Immagini del Salento

 

Immagini del Salento', photographs by Mary Coppola, poems by Ferdinando E. Coppola, English translations by Hilda Caffery, 2017, Lecce, Edizioni Grifo, ISBN 9788869941030, 62 pages

 

When you sit as still as one of Mary Coppola’s lizards and stare a bejeweled green creature in the eye— always a supremely intelligent eye—you understand the family nature of this beautifully produced book. It’s not simply that a father writes poetry, a mother translates it and a daughter embellishes it. This is an extended family. It includes bumblebees and robins, a basking snail, working spiders. No living thing is left out. Even the cruising clouds seem to be striving for birth.

 

Other beach-bordered regions have Miss This-or-That, what used to be called ‘bathing beauties’, now somewhat ho-hum in their—another verbal old-timer—‘pulchritude’.  Salento boasts a more startling and intricate line of Bellezza. It could have been the work of singleminded oriental craftsmen in some faraway yesterday.

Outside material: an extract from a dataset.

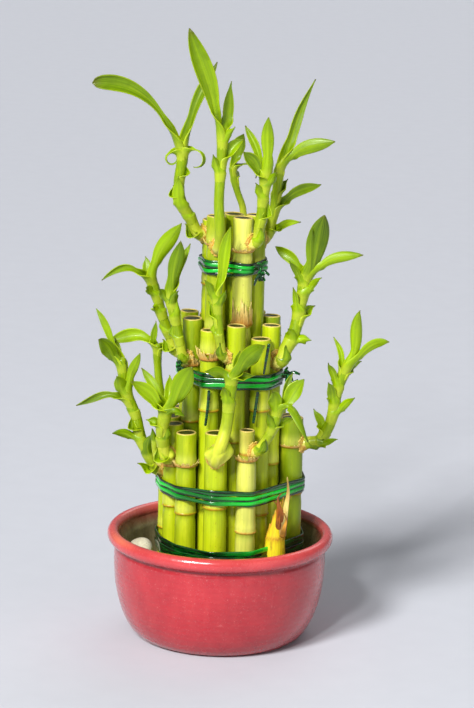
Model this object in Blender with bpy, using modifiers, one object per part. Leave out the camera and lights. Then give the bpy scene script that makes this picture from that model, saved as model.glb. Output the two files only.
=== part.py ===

The very modulation of the colours stuns us now, the infinite variety of surface texture, the stances of a grace overlooked in our bland selfie-summers. Nando Coppola notes how the landscape is “refreshed” by these “darting lizards/ peeping out from the walls”. (“guizzanti lucertole occhieggianti nei muri dalle candide pietre”. p.24)) Mary Coppola does more than peep back. She joins the creatures in a trance of mutual understanding. Here magic enters. Try as you may, you can not fault her reproduction of all the details of nature. Yet these reptile marvels of a prodigious creation have, like every creature she pictures, a distinct resemblance. They are part of that extended family. You recognise in each one something that makes them part of the clan.

 

Perhaps only art can explain art and its mysteries. The Victorian painter, traveler and nonsense poet, Edward Lear, had a glorious period of painting exotic birds. Like Mary Coppola’s camera, his brush was faithful in every stroke. Ornithologists could not fault him. Nevertheless, his parrots and macaws, cockatoos and kingfishers were all very much his own. They were unmistakably Lear kindred. Empathy, respect and admiration made them so. Mary Coppola, for our delight, has presented us with the larger family we are all part of.